Bangladesh – The Land of Bengal

If you fall in love with Pakistan, I think you will like Bangladesh. After all, Bangladesh was East Pakistan before 1971. Unlike Pakistan where mountain and desert rule most of the country, East Pakistan is blessed with indefinite fertile land and green river delta. Most of the areas are flat and agriculture is flourishing. With the Brahmaputra and the Ganges running through the heart land of the country, like the Nile in Egypt, serving as the very lifeblood of the country, myriad life flourishes. The panorama of river life here is fascinating and the river of life here is truly multi-dimensional. One can see hundred of boats, from country boat, launch, paddle steamer, fishing boat, sand barge, cargo ship, oil tanker to multi-towered ferry capable of bringing hundreds of people, all float down to the Bangladesh rivers. Triple-towered ferry leer over thousands of ant-like country boats; home-made houseboats bump off the dirty hulks of domineering cargo, often with only an inch called the clearance. In fact, the rocket steamer I boarded hit the triple-towered ferry during its take-off, just like that, yes, just like that.
The river of life is multi-dimensional
The panorama above water is fascinating
According to unofficial report, there are approximate 500,000 rickshaws paddling along the crazy mazes and alleyways all over Bangladesh. It is quite a scene especially in Old Dhaka where you will most likely be trapped in a sea of rickshaws and engulfed by its chaos, if not the charm. Nothing seems to stand still. All cycle-rickshaw-wallah are skinny to the extent that it is hard to find any fat on them. It is no doubt a hard job. Nostalgia aside, there have been more and more rickshaws being equipped with battery now, making the entire ride much more easy. Having said that, Dhaka could still be the last remaining place where cycle-rickshaw is still widely used as a medium of transportation.
Sea of rickshaws is choking the already choked traffic in Old Dhaka
I have been to many Islamic countries in the world. In a Muslim society like most parts of Bangladesh, starting a conversation with anyone on the street is so easy and spontaneous that one does not need to think much. This never stops to impress me.

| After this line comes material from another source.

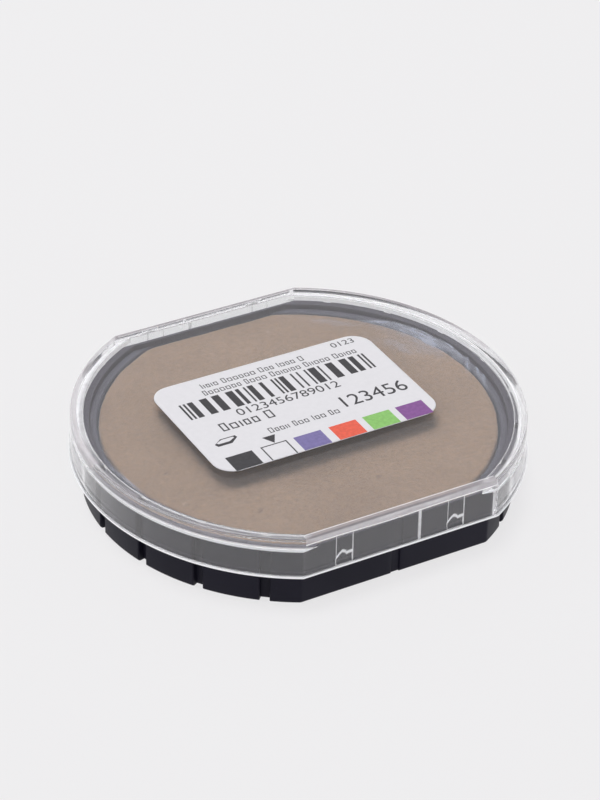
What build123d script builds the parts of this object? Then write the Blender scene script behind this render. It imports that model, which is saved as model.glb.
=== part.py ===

There are millions of Bangladeshi in my country. Having said that, I do not want to associate that with my encounters here. I don’t want to have prejudice or unfair perception towards them.

Bangladesh isn’t a laid back country and may not be suitable for the faint-hearted. Foreign tourists are almost non-existent here. I had to admit that if I'm to dance to its beats, I’ll be overwhelmed or succumbed to it. Nevertheless, it did accelerate me into the shape of backpacking in some ways. Perhaps it has been too fast.

I’m still adjusting myself towards the right rhythm of hitting the road.

Al.laa ha.fez!

1 comment:

Unknown said...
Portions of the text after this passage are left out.